What can we expect from this "simple" seasonal forecast? [10] Well, the Australian share market is likely to finish the year higher, as it has done two-thirds of the time since 1937. The solunar model suggests it could be an above-average year, but I am not so interested in the destination as the journey itself. On that front, the all-years and solunar models closely mimic each other except for two notable exceptions. The solunar model suggests the typical mid-March bottom will occur in early April. It also suggests that September and October this year will defy the typical malaise they usually experience.

In the interest of full disclosure, I must admit that seasonality is just one tool in my analytical toolkit, which I use to interpret the market's behaviour.

Daniel Goulding is a technical analyst with over 20 years of experience. He is the publisher of The Goulding Letter on Substack, and previously The Sextant Market Letter. His Twitter handle is @CopernicusASX. In the past, he worked as an Authorised Representative of the Townsville branch of RBS Morgans, and later Grow Your Wealth Financial Services Townsville.


[1] Ecclesiastes 3:1-8 (New Revised Standard Version).

[2] James Surowiecki, The wisdom of crowds (New York: Anchor, 2005).

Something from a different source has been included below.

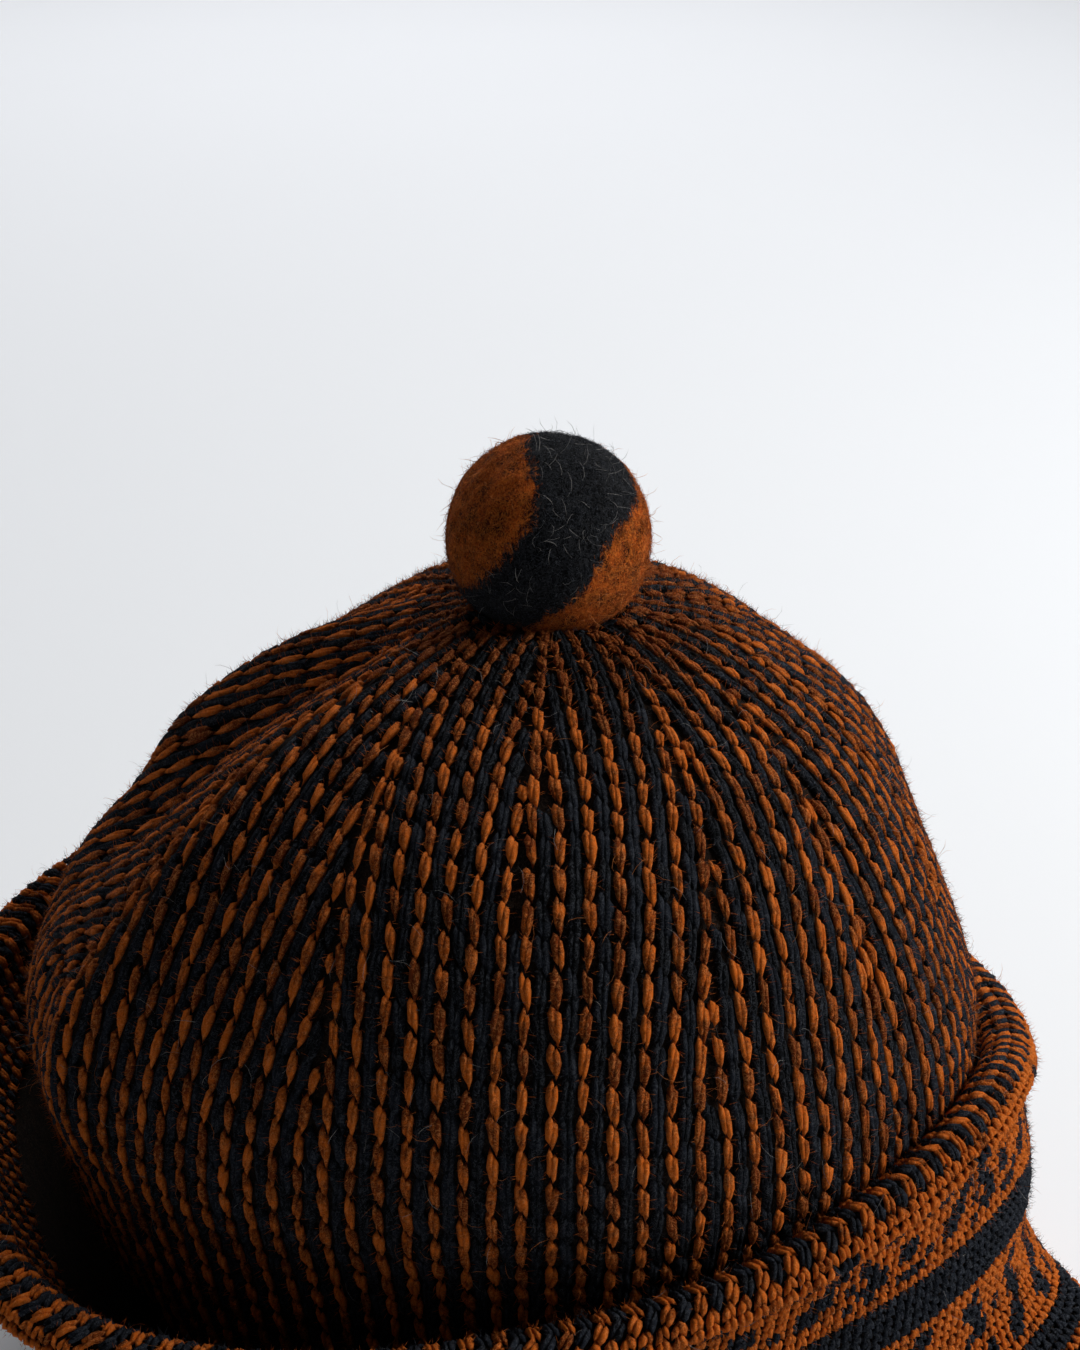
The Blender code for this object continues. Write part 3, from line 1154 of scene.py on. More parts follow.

[3] See, for example, John Goodell et al., Emotions and stock market anomalies: A systematic review, Journal of Behavioral and Experimental Finance 37, (2023),

[4] “We aren’t rational actors with a few quirks in our behavior— instead, our brains are collections of quirks. We’re not a system with bugs; we’re a system of bugs. Working together, under certain conditions, these quirks often produce behavior that an economist would call “rational.” But under other conditions, they produce behaviors that an economist would consider wildly irrational.” Andrew Lo, Adaptive Markets: Financial Evolution at the Speed of Thought (Princeton: Princeton University Press, 2019), 186-187.

[5] “Indeed, many psychological scientists now assume that emotions are, for better or worse, the dominant driver of most meaningful decisions in life”. Jennifer Lerner et al., Emotion and Decision Making, Annual Review of Psychology 66, (2015), 801.

[6] See, for example, Richard Wyckoff, William D. Gann: An operator whose science and ability place him in the front rank, Ticker and Investment Digest 5, No. 2, December 1909, 54.

[7] Ian Hohm et al., Homo temporus: Seasonal Cycles as a Fundamental Source of Variation in Human Psychology, Perspectives on Psychological Science, (2023).

[8] A rigorous approach to seasonality requires charts that display the exact daily price progression whilst filtering out calendrical irregularities such as holidays.

[9] Variations in geomagnetism seem to affect market returns. Anna Krivelyova & Cesare Robotti, Playing the Field: Geomagnetic Storms and the Stock Market, Federal Reserve Bank of Atlanta Working Paper No. 2003-5b (2003). Stephen Puetz, The Unified Cycle Theory: How cycles dominate the structure of the universe and influence life on Earth (Denver: Outskirts Press, 2009).

[10] A historical average benchmark forecast outperforms a variety of popular economic variables from the literature. David Rapach & Guofu Zhou, Forecasting Stock returns, Handbook of Economic Forecasting 2, (2013), 328-383.